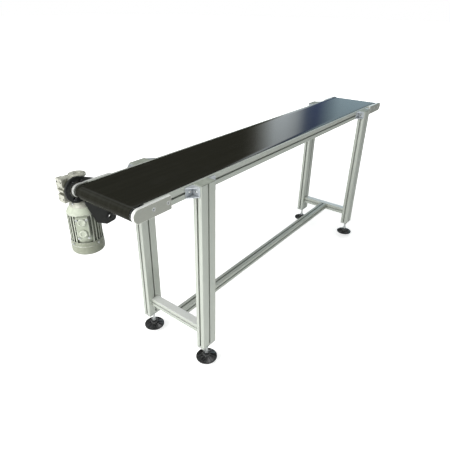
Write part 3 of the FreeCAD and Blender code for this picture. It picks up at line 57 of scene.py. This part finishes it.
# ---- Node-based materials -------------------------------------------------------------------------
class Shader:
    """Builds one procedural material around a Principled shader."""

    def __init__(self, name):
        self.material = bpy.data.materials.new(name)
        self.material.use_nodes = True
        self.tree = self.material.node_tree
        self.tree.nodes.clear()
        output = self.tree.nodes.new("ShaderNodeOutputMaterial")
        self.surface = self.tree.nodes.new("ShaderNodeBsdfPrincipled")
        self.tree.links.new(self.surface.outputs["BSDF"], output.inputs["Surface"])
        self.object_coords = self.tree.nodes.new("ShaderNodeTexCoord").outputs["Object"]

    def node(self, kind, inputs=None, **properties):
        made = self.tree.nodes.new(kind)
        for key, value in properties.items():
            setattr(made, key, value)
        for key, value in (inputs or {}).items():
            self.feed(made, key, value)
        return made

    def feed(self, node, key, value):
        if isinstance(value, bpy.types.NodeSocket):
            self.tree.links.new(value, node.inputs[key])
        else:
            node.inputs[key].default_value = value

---

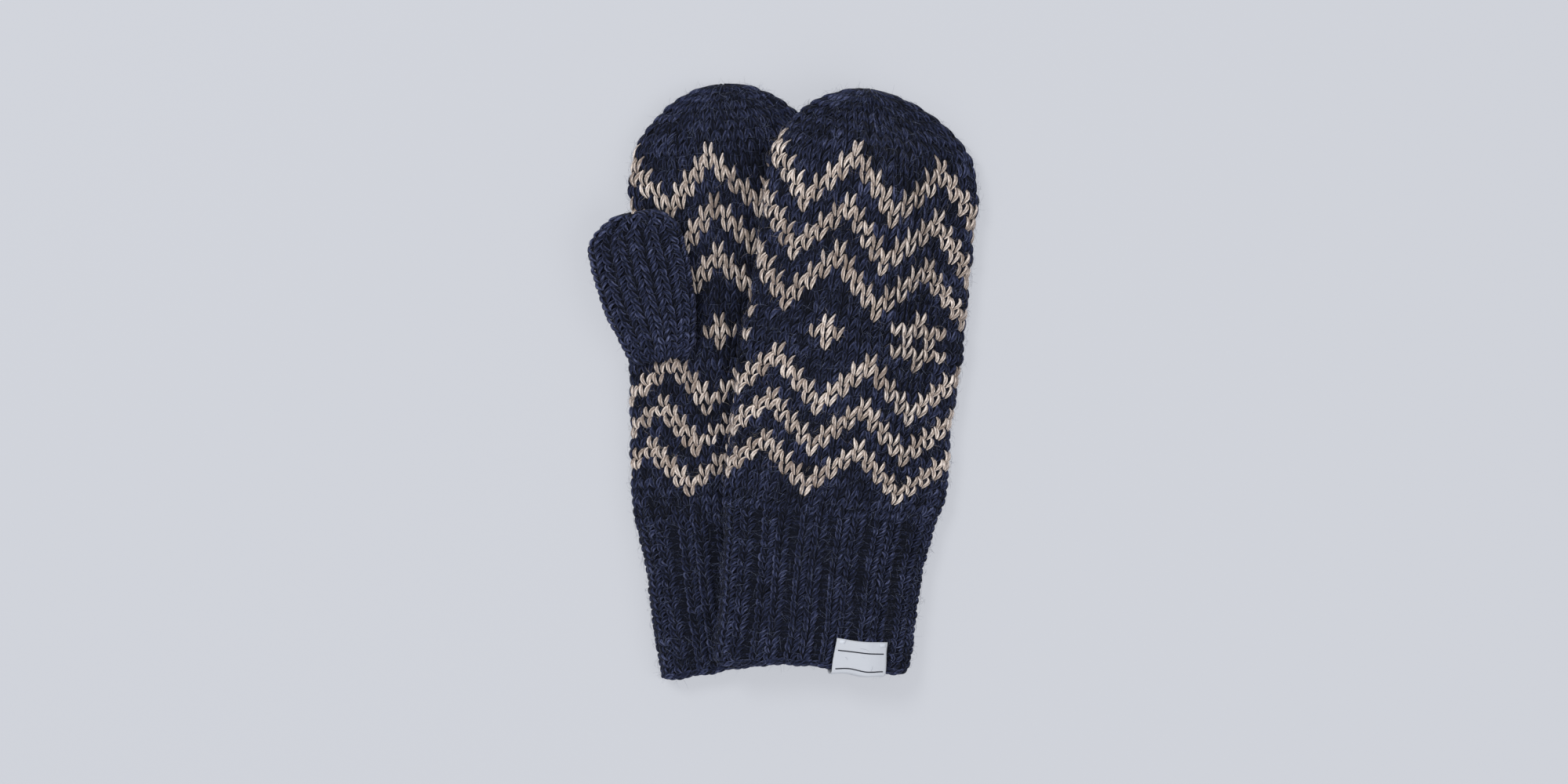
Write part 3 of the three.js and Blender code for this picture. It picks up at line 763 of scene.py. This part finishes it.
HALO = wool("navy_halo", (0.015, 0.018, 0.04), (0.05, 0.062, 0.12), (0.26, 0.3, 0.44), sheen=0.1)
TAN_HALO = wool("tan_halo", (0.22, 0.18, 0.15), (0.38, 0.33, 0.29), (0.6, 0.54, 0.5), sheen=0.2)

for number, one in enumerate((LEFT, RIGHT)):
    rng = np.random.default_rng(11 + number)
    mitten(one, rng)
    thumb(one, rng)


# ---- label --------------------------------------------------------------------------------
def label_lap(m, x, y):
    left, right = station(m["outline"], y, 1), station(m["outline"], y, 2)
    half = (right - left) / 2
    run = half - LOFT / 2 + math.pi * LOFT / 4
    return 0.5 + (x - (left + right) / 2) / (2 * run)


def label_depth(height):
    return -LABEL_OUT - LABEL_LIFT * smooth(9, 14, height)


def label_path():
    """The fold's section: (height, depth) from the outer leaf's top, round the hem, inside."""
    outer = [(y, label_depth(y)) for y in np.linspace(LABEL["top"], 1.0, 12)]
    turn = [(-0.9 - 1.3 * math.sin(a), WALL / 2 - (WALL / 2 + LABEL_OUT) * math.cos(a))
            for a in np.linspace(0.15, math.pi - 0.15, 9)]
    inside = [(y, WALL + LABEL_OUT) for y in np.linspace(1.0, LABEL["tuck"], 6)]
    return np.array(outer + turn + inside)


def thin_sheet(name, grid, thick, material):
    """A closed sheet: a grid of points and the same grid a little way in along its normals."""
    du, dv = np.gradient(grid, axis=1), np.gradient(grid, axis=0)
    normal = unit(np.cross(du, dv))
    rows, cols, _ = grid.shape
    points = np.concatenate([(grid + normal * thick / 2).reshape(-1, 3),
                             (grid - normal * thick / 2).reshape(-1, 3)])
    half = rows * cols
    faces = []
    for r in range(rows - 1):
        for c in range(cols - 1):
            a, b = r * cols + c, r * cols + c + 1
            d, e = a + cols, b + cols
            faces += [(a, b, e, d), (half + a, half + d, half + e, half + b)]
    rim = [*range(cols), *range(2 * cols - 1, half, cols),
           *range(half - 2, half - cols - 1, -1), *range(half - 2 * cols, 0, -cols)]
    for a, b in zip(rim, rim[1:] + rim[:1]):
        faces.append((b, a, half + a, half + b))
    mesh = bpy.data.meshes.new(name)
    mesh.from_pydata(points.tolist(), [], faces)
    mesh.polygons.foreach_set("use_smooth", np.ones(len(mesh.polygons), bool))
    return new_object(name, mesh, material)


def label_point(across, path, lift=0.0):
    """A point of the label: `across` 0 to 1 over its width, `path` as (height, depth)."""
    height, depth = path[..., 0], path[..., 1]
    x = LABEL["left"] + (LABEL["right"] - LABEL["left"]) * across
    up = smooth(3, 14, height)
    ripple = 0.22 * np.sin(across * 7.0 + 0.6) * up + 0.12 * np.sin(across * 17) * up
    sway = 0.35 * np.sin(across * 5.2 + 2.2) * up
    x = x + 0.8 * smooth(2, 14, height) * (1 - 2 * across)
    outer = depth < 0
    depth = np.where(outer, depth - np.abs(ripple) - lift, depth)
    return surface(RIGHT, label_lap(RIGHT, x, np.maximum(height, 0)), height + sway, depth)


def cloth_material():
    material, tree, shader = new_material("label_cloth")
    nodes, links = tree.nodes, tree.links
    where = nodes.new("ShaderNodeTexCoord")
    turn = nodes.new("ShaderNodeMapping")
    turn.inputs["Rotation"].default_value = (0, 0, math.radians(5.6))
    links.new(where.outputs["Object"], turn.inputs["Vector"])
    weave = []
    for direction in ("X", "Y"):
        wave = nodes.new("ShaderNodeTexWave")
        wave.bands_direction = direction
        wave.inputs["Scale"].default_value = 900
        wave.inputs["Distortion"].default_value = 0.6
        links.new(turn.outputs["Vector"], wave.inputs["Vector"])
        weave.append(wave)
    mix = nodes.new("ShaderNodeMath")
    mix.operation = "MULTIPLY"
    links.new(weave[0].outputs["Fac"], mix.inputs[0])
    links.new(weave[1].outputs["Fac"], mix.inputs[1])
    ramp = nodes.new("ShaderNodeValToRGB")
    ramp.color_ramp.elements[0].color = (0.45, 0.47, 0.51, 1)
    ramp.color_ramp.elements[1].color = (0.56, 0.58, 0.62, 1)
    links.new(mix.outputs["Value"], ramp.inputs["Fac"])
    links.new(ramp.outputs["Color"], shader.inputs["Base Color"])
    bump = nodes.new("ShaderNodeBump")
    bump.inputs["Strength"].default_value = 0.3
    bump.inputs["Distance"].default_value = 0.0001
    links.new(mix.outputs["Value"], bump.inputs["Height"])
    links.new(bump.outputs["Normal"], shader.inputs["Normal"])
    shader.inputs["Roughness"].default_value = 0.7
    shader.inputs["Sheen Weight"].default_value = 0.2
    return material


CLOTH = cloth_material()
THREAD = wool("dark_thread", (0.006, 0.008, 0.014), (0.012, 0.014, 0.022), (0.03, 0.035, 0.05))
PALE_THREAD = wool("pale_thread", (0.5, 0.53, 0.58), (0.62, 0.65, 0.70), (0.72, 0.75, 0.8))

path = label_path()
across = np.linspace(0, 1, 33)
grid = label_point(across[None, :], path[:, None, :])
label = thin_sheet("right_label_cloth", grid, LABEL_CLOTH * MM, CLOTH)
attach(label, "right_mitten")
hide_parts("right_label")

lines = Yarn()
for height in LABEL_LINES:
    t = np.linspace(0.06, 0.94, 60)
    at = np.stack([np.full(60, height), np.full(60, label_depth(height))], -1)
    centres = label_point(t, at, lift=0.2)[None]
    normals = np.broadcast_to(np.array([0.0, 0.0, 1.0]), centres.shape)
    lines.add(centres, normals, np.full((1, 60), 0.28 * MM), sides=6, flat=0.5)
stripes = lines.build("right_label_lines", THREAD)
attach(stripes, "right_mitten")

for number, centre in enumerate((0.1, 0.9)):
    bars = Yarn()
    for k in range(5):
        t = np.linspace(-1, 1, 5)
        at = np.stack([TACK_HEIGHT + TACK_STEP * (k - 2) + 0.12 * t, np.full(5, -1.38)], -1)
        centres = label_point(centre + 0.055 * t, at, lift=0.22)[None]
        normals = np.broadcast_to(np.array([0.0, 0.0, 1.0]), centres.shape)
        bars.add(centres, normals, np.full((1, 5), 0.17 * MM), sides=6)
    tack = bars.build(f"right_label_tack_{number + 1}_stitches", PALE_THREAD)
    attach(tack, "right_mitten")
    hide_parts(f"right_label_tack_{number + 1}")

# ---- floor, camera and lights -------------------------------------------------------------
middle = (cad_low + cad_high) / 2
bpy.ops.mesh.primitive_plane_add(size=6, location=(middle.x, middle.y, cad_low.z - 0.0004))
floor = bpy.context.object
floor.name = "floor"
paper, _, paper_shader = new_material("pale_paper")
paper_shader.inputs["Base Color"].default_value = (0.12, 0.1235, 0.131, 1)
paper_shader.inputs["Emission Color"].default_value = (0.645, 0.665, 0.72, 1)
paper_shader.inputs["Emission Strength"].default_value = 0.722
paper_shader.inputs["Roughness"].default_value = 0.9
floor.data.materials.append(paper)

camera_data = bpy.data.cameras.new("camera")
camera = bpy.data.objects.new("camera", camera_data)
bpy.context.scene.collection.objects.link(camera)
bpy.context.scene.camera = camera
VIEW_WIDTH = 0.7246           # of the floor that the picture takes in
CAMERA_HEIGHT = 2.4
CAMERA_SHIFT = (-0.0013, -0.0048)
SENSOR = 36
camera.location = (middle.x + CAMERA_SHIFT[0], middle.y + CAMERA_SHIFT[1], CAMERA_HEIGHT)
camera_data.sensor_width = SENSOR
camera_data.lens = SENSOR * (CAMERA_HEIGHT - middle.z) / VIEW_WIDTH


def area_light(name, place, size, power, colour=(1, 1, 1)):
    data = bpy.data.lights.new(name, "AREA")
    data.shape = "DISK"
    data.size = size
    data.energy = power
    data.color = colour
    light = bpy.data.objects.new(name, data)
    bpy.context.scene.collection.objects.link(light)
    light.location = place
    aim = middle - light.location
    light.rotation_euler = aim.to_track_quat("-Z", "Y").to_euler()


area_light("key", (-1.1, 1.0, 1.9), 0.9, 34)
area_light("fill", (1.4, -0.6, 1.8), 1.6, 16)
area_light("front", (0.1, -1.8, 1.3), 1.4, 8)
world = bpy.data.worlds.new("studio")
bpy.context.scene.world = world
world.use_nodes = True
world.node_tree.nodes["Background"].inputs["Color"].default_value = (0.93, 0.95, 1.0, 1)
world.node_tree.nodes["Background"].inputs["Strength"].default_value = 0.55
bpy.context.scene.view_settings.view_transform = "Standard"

==

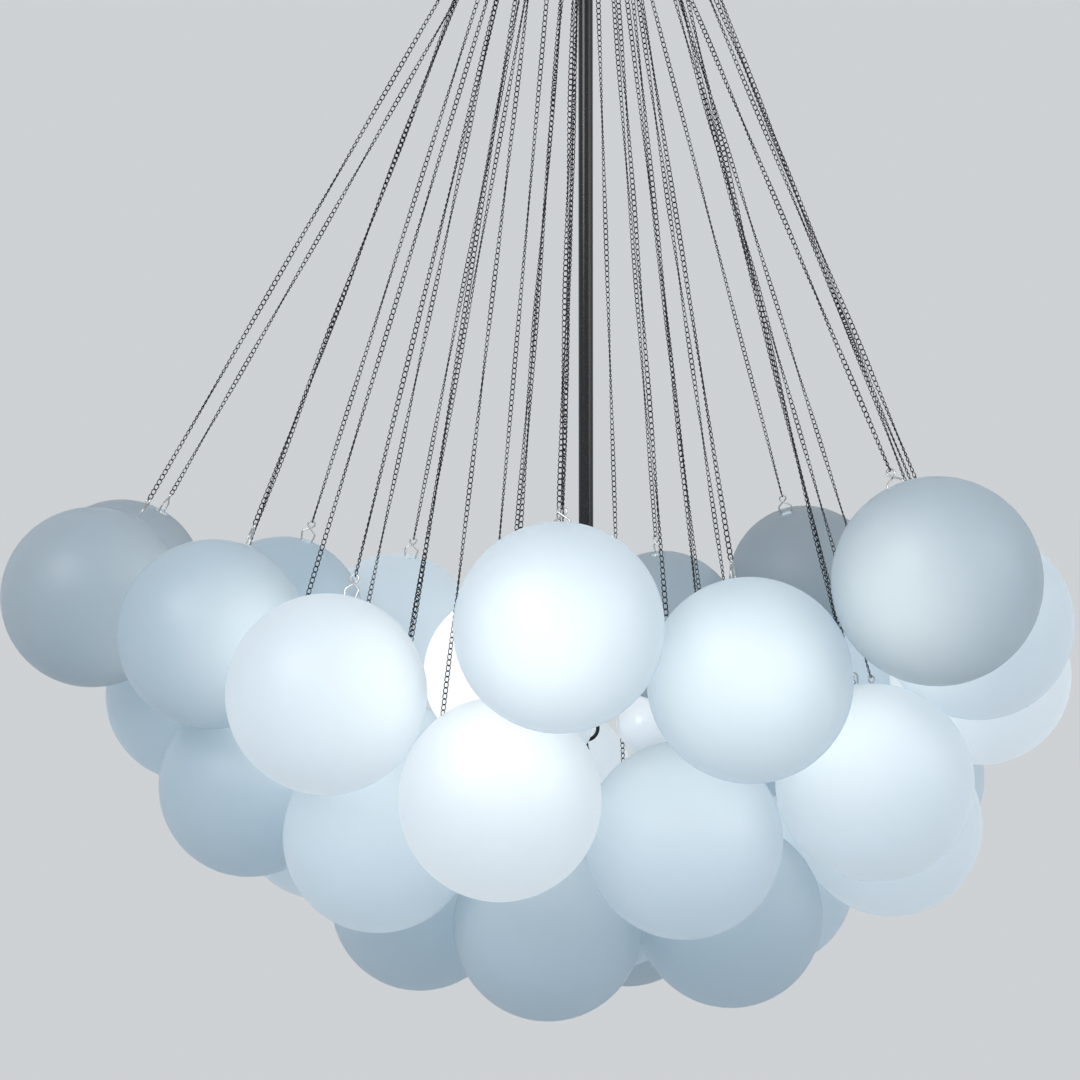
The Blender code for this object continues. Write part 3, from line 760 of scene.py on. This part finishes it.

◆ GIVEN EXERCISE
Starting at the line that contains "Write part 3 of the FreeCAD" and ending at the line that contains "one procedural material", retype each line exactly; omit everything outside that range.

◆ CORRECT OUTPUT
Write part 3 of the FreeCAD and Blender code for this picture. It picks up at line 57 of scene.py. This part finishes it.
# ---- Node-based materials -------------------------------------------------------------------------
class Shader:
    """Builds one procedural material around a Principled shader."""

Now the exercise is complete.